Ennis is a talented prospect and comes off as the definition of a "pure point guard", but, personally, I'm not in love with the idea of the Bulls drafting him. Unlike Jackson and Gordon, he doesn't have anything resembling nuclear athleticism. He's good at everything, maybe great at passing, but he's nothing special when it comes to putting the ball on the deck and taking it to the rack or three-point shooting.
Add in the fact that Thibodeau is basically the point guard whisperer with his ability to turn the likes of D.J. Augustin and John Lucas III into capable players, and I think the Bulls might be better off to go with a wing and the big man instead of another point guard.
So, about LaVine
There are going to be a lot of teams upset at themselves two years from now for passing on Zach LaVine. The way he gets off the ground is just at another level.
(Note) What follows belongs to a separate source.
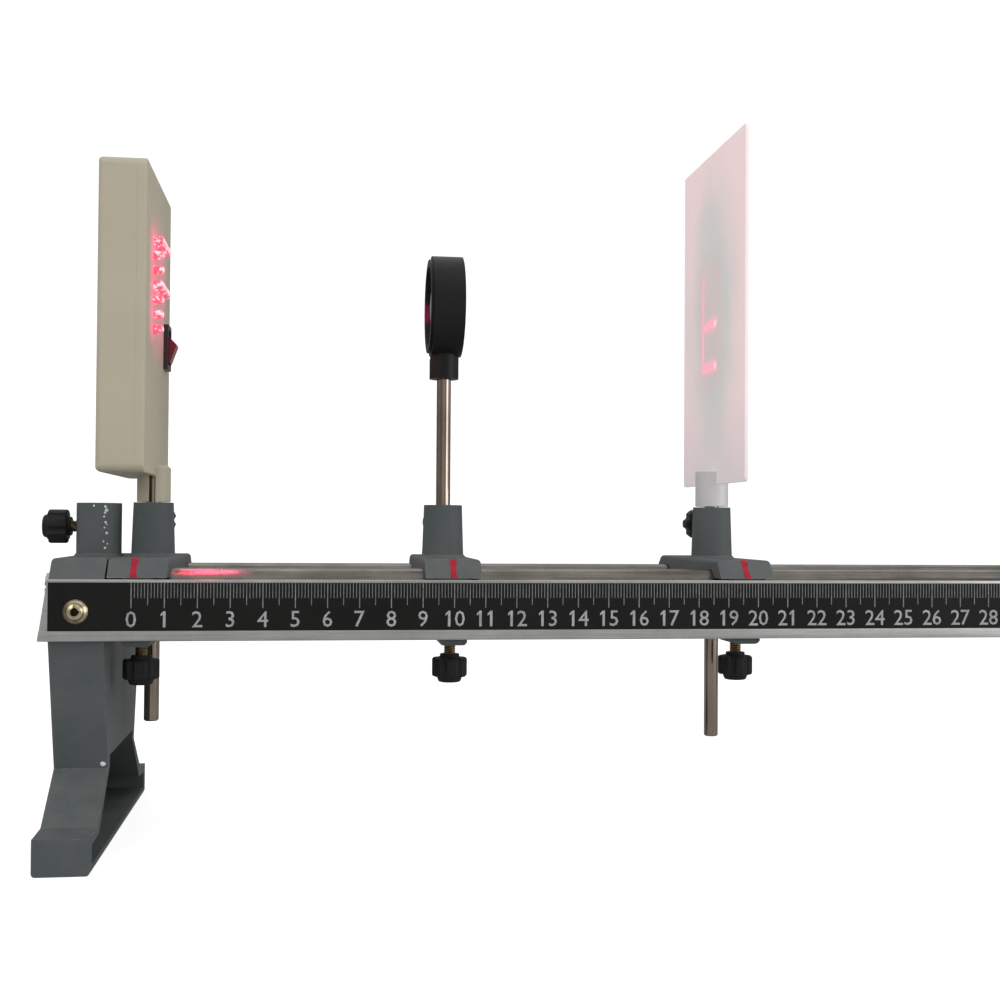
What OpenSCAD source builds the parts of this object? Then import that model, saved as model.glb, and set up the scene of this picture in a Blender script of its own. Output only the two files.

Throw in his ball handling and shooting ability, and the easiest comp might be Jamal Crawford with Russell Westbrook's athleticism, as absurd as that seems. He's only 180 lbs. soaking wet and might never defend anyone, but the man is a toolshed.
I really like LaVine as a prospect, but I'm not sure if the Bulls would be the best fit for him. He just turned 19 years old and we saw how the Bulls did in managing their last teenage prospect, Marquis Teague. Thibodeau is already notoriously stubborn when it comes to playing rookies, and it won't help to give him someone as raw as LaVine. As a basketball fan, I almost want him to go elsewhere so he has a better chance at fulfilling his immense potential. As a Bulls fan, I'd be kicking myself if they took someone with a much lower ceiling just so they didn't have to put in the hours at developing a possible supernova.